Count every line where "corner" occurs. Give the total alone.

## START

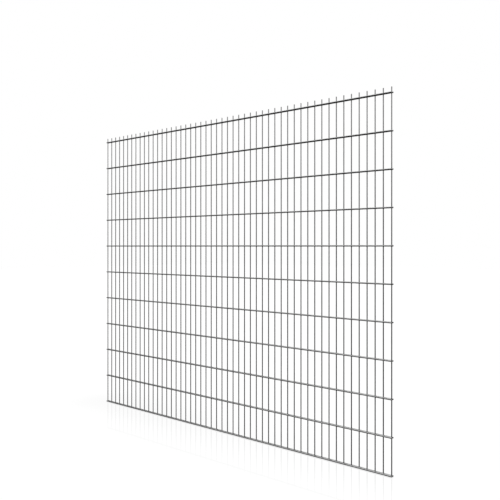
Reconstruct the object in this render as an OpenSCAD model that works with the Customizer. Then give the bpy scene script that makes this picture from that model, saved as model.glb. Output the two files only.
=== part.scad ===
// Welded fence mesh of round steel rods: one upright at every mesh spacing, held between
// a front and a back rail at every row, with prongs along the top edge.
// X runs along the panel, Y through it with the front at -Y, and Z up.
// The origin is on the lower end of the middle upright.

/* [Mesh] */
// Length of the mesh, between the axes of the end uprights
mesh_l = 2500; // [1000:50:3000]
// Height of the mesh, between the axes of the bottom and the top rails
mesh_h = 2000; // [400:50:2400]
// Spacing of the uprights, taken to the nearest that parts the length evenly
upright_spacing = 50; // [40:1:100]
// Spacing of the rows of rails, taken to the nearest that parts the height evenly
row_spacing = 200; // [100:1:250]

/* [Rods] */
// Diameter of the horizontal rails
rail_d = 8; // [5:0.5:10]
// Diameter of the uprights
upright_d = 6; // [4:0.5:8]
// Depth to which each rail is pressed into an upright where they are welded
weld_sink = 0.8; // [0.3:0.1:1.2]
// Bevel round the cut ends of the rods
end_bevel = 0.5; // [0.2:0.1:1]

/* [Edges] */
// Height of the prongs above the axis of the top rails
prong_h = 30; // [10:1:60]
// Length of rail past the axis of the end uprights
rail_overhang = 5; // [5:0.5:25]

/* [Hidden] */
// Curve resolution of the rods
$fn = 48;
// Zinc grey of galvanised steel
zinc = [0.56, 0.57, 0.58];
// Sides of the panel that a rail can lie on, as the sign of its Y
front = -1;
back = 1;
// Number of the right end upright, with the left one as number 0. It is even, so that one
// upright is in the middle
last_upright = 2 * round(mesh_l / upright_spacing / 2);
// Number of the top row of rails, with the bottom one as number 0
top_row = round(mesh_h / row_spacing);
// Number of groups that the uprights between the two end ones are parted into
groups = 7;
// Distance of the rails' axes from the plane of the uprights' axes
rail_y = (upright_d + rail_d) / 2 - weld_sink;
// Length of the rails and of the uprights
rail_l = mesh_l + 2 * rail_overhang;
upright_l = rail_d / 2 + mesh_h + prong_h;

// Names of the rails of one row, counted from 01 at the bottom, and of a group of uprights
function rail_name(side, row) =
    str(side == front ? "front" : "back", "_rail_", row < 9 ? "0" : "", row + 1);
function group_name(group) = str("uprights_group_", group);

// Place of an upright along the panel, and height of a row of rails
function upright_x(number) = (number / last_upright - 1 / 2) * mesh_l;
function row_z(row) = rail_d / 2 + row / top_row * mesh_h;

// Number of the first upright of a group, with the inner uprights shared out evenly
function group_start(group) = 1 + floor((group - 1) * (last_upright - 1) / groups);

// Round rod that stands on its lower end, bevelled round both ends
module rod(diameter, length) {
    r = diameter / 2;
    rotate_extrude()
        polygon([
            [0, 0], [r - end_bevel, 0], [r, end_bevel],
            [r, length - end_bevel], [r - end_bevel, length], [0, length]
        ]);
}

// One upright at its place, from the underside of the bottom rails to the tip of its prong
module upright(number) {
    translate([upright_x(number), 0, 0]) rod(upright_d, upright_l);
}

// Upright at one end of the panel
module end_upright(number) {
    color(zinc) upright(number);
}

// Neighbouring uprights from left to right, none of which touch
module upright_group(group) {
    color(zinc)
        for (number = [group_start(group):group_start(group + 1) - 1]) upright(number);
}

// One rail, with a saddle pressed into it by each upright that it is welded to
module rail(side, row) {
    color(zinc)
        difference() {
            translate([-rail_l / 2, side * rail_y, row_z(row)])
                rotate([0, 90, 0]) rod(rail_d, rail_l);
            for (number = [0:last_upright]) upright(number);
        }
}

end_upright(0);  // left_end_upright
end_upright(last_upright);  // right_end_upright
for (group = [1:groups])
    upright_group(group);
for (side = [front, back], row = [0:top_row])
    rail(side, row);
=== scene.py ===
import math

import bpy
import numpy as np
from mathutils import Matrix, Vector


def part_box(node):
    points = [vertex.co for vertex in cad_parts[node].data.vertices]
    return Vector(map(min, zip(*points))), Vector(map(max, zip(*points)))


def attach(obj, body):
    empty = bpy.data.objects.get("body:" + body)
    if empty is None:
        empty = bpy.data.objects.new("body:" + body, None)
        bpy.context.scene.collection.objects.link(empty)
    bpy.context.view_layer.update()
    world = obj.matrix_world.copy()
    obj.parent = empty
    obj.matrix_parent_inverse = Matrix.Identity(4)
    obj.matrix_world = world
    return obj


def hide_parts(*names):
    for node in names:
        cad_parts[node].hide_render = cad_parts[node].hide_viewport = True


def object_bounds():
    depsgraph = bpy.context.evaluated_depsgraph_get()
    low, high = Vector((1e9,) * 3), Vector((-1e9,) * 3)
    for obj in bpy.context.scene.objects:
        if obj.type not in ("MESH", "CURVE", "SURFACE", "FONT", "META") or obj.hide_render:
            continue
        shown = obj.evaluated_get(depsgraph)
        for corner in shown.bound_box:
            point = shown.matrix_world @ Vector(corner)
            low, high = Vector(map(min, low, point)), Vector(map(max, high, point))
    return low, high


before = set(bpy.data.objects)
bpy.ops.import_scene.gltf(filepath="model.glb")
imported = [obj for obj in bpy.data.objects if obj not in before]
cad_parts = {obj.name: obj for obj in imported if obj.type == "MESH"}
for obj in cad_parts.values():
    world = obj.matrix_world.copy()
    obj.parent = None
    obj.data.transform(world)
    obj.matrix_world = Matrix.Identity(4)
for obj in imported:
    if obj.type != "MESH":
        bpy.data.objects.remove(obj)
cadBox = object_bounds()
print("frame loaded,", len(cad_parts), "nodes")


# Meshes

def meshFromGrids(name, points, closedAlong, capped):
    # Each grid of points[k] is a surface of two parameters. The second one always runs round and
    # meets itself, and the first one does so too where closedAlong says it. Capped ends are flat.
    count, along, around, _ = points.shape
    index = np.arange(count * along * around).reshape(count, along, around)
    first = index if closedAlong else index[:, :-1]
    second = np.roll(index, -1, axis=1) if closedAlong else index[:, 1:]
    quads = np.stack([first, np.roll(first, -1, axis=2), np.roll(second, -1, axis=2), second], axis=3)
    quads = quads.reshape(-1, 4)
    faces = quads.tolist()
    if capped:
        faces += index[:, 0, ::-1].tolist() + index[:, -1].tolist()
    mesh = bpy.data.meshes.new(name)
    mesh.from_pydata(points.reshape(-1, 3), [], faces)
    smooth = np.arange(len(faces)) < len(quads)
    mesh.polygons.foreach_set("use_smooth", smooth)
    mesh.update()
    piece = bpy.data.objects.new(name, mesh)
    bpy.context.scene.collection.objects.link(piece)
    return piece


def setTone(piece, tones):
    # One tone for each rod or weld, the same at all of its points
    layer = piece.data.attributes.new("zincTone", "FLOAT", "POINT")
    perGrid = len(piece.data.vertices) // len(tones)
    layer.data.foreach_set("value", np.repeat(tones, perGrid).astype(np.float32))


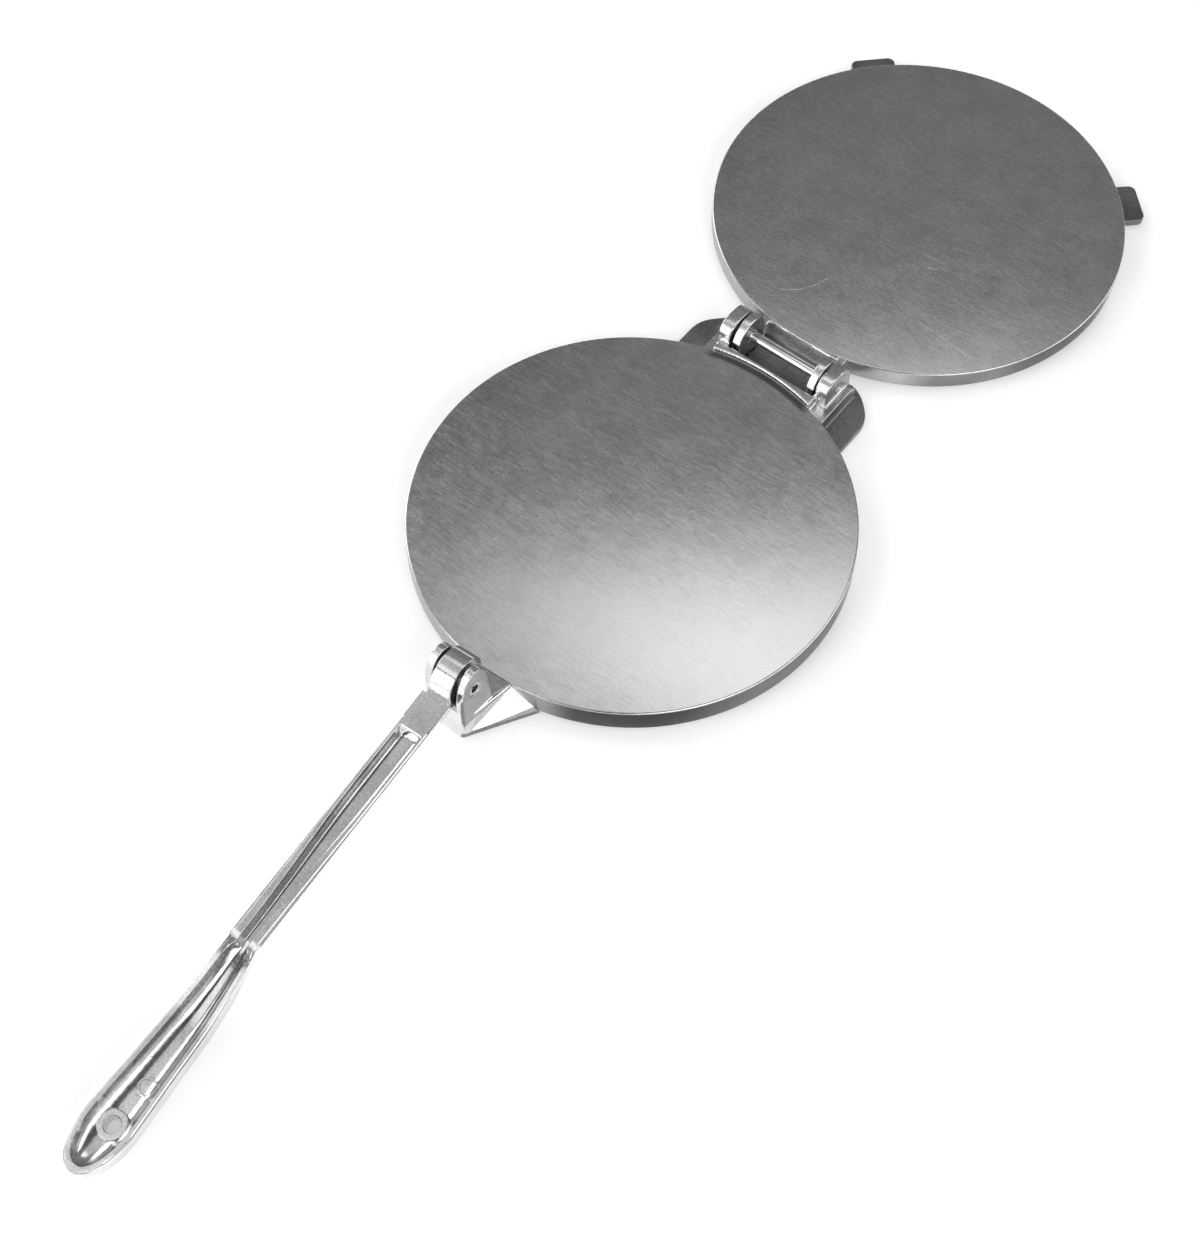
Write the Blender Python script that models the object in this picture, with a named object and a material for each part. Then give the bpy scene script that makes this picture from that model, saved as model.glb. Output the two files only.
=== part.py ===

## END

■ The response:
2